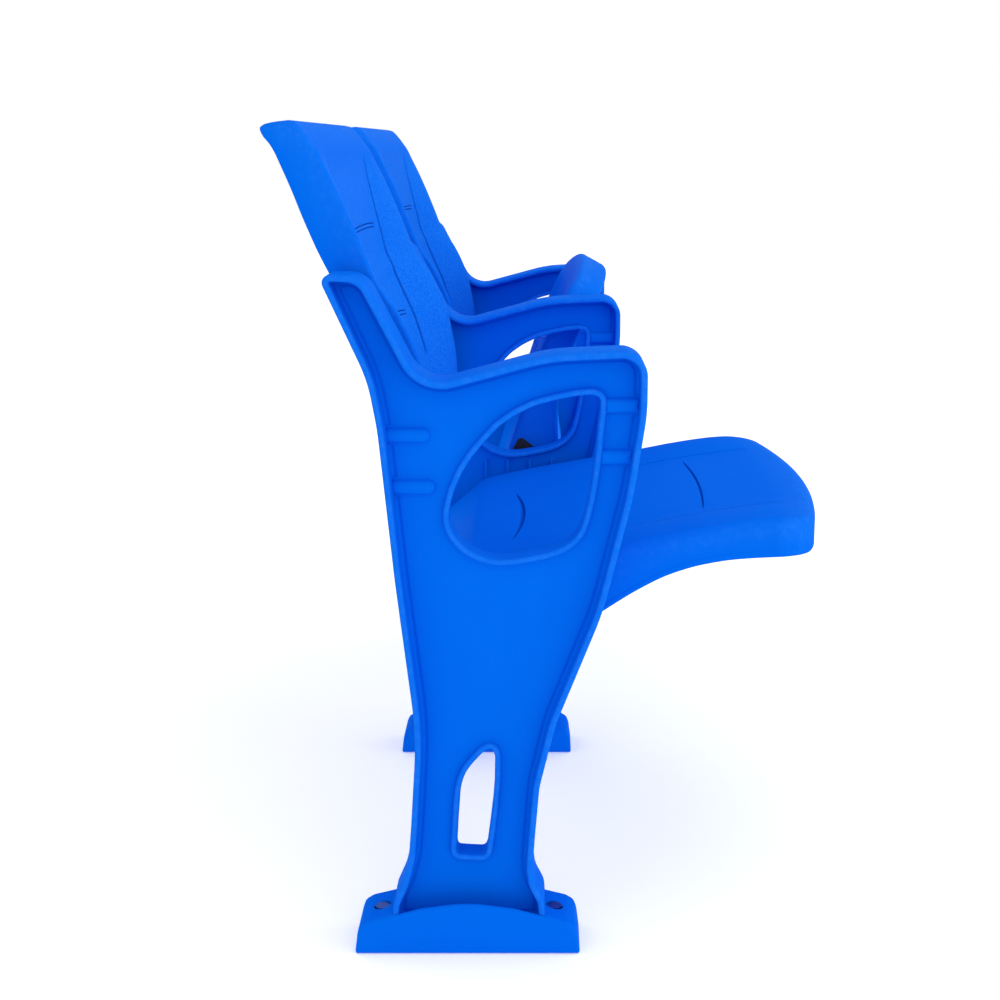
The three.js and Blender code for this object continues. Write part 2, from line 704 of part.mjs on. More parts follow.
// Back fixing pieces, also made for one face of a standard.
function backFixing(name, face) {
  const inner = face * (webFace + fitGap);
  const outer = inner + face * fixingPlate;
  const middle = standardLevel(fixingShare);
  const bossEnd = face * (placeSide - fitGap);
  const past = face * overrun;
  let body = block(
    [Math.min(inner, outer), fixingDepth - fixingWidth / 2, middle - fixingHeight / 2],
    [Math.max(inner, outer), fixingDepth + fixingWidth / 2, middle + fixingHeight / 2]);
  for (const height of fixingHeights()) {
    body = body.add(bar(fixingBossRadius, inner, bossEnd, fixingDepth, height));
    body = body.subtract(bar(boltRadius + fitGap, outer, bossEnd + past, fixingDepth, height, holeSides));
  }
  return piece(name, body, blackSteel());
}

function backBolt(name, face, height) {
  const underHead = face * (placeSide + backWall + fitGap);
  return hexBolt(name, underHead, face * (webFace + fixingPlate + 2 * fitGap), fixingDepth, height);
}

// The row: standards and feet at each pitch line, a place between each pair of them.
const row = new THREE.Group();
const standardNames = ['left', 'centre', 'right'];
const placeNames = ['left', 'right'];
const lineAt = (index) => (index - (standardNames.length - 1) / 2) * seatPitch;

standardNames.forEach((name, index) => {
  const innerFaces = [-1, 1].filter((face) => standardNames[index + face]);
  const line = new THREE.Group();
  line.position.x = lineAt(index);
  line.add(standard(`standard_${name}`, innerFaces));
  line.add(foot(`foot_${name}`));
  line.add(anchorBolt(`anchor_bolt_${name}_front`, -anchorPlace));
  line.add(anchorBolt(`anchor_bolt_${name}_rear`, anchorPlace));
  row.add(line);
});

// One side of a place, fixed to the standard's face that looks into the place.
function fixedSide(place, side, face, lineX) {
  const fixed = new THREE.Group();
  fixed.position.x = lineX;
  const hinge = new THREE.Group();
  hinge.position.set(0, pivotDepth, pivotHeight);
  hinge.add(hingeBracket(`hinge_bracket_${place}_${side}`, face));
  hinge.add(bracketBolt(`bracket_bolt_${place}_${side}`, face));
  hinge.add(pivotPin(`pivot_pin_${place}_${side}`, face));
  hinge.add(stopStud(`stop_stud_${place}_${side}`, face));
  hinge.add(stopBuffer(`stop_buffer_${place}_${side}`, face));
  fixed.add(hinge);
  fixed.add(backFixing(`back_bracket_${place}_${side}`, face));
  const [lower, upper] = fixingHeights();
  fixed.add(backBolt(`back_bolt_${place}_${side}_lower`, face, lower));
  fixed.add(backBolt(`back_bolt_${place}_${side}_upper`, face, upper));
  return fixed;
}

placeNames.forEach((place, index) => {
  const leftLine = lineAt(index);
  const rightLine = lineAt(index + 1);
  const middle = (leftLine + rightLine) / 2;
  row.add(fixedSide(place, 'near', 1, leftLine));
  row.add(fixedSide(place, 'far', -1, rightLine));

  const back = new THREE.Group();
  back.position.x = middle;
  back.add(backShell(`back_shell_${place}`));
  back.add(backCover(`back_cover_${place}`));
  row.add(back);

  const seat = new THREE.Group();
  seat.position.set(middle, pivotDepth, pivotHeight);
  seat.rotation.x = place === 'right' ? -THREE.MathUtils.degToRad(tipAngle) : 0;
  seat.add(seatTop(`seat_top_${place}`));
  seat.add(seatPan(`seat_pan_${place}`));
  const near = new THREE.Group();
  near.position.x = -seatPitch / 2;
  near.add(hingeBush(`hinge_bush_${place}_near`, 1), seatPlate(`seat_plate_${place}_near`, 1));
  const far = new THREE.Group();
  far.position.x = seatPitch / 2;
  far.add(hingeBush(`hinge_bush_${place}_far`, -1), seatPlate(`seat_plate_${place}_far`, -1));
  seat.add(near, far);
  row.add(seat);
});

export default row;
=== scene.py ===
import json

import bmesh
import bpy
import numpy as np
from mathutils import Matrix
from mathutils.geometry import tessellate_polygon

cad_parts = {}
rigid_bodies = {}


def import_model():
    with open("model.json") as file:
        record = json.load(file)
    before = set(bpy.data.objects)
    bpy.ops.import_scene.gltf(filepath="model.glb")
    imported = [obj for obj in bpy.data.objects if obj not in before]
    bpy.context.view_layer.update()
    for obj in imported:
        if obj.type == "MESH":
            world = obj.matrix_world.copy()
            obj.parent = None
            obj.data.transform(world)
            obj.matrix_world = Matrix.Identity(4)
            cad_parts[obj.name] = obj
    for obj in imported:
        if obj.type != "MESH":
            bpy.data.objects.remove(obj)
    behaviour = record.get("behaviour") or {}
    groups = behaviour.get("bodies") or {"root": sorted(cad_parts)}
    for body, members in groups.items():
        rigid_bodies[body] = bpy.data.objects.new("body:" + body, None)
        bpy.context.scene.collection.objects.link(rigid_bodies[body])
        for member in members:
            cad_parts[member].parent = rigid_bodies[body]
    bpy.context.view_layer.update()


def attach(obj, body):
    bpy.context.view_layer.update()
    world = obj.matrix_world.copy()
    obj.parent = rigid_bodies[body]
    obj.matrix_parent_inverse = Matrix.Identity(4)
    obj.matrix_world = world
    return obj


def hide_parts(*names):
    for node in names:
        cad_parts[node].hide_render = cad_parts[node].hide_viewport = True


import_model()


# Feet. Each leg stands in a low block with an arched top, moulded in the same blue plastic as the rest.
# It has a pocket that the leg drops into and a counterbore over the anchor bolt at each end, and it
# stands flat on the terrace. Sizes are in millimetres, as in the part's source.
millimetre, weld_distance, sharp_angle, overrun = 0.001, 0.00002, np.radians(38.0), 20.0
line_places = {"left": -550.0, "centre": 0.0, "right": 550.0}
foot_length, foot_width, foot_height = 231.0, 66.0, 54.0
# Corners of an outline as Y, Z and radius: in shares of the length or height here, in mm where not shares.
foot_shares = np.array([
    [0.500, 0.000, 0.010], [0.488, 0.400, 0.040], [0.476, 0.560, 0.040], [0.440, 0.660, 0.070],
    [0.385, 0.718, 0.120], [0.316, 0.795, 0.150], [0.208, 0.925, 0.250], [0.000, 1.050, 0.650],
    [-0.208, 0.925, 0.250], [-0.316, 0.795, 0.150], [-0.385, 0.718, 0.120], [-0.440, 0.660, 0.070],
    [-0.476, 0.560, 0.040], [-0.488, 0.400, 0.040], [-0.500, 0.000, 0.010]])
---
WHAT IS BEING ASKED
Reproduce verbatim the lines above, from the line with "const seat = new THREE.Group();" through the line with "for node in".

WRITTEN ANSWER
  const seat = new THREE.Group();
  seat.position.set(middle, pivotDepth, pivotHeight);
  seat.rotation.x = place === 'right' ? -THREE.MathUtils.degToRad(tipAngle) : 0;
  seat.add(seatTop(`seat_top_${place}`));
  seat.add(seatPan(`seat_pan_${place}`));
  const near = new THREE.Group();
  near.position.x = -seatPitch / 2;
  near.add(hingeBush(`hinge_bush_${place}_near`, 1), seatPlate(`seat_plate_${place}_near`, 1));
  const far = new THREE.Group();
  far.position.x = seatPitch / 2;
  far.add(hingeBush(`hinge_bush_${place}_far`, -1), seatPlate(`seat_plate_${place}_far`, -1));
  seat.add(near, far);
  row.add(seat);
});

export default row;
=== scene.py ===
import json

import bmesh
import bpy
import numpy as np
from mathutils import Matrix
from mathutils.geometry import tessellate_polygon

cad_parts = {}
rigid_bodies = {}


def import_model():
    with open("model.json") as file:
        record = json.load(file)
    before = set(bpy.data.objects)
    bpy.ops.import_scene.gltf(filepath="model.glb")
    imported = [obj for obj in bpy.data.objects if obj not in before]
    bpy.context.view_layer.update()
    for obj in imported:
        if obj.type == "MESH":
            world = obj.matrix_world.copy()
            obj.parent = None
            obj.data.transform(world)
            obj.matrix_world = Matrix.Identity(4)
            cad_parts[obj.name] = obj
    for obj in imported:
        if obj.type != "MESH":
            bpy.data.objects.remove(obj)
    behaviour = record.get("behaviour") or {}
    groups = behaviour.get("bodies") or {"root": sorted(cad_parts)}
    for body, members in groups.items():
        rigid_bodies[body] = bpy.data.objects.new("body:" + body, None)
        bpy.context.scene.collection.objects.link(rigid_bodies[body])
        for member in members:
            cad_parts[member].parent = rigid_bodies[body]
    bpy.context.view_layer.update()


def attach(obj, body):
    bpy.context.view_layer.update()
    world = obj.matrix_world.copy()
    obj.parent = rigid_bodies[body]
    obj.matrix_parent_inverse = Matrix.Identity(4)
    obj.matrix_world = world
    return obj


def hide_parts(*names):
    for node in names:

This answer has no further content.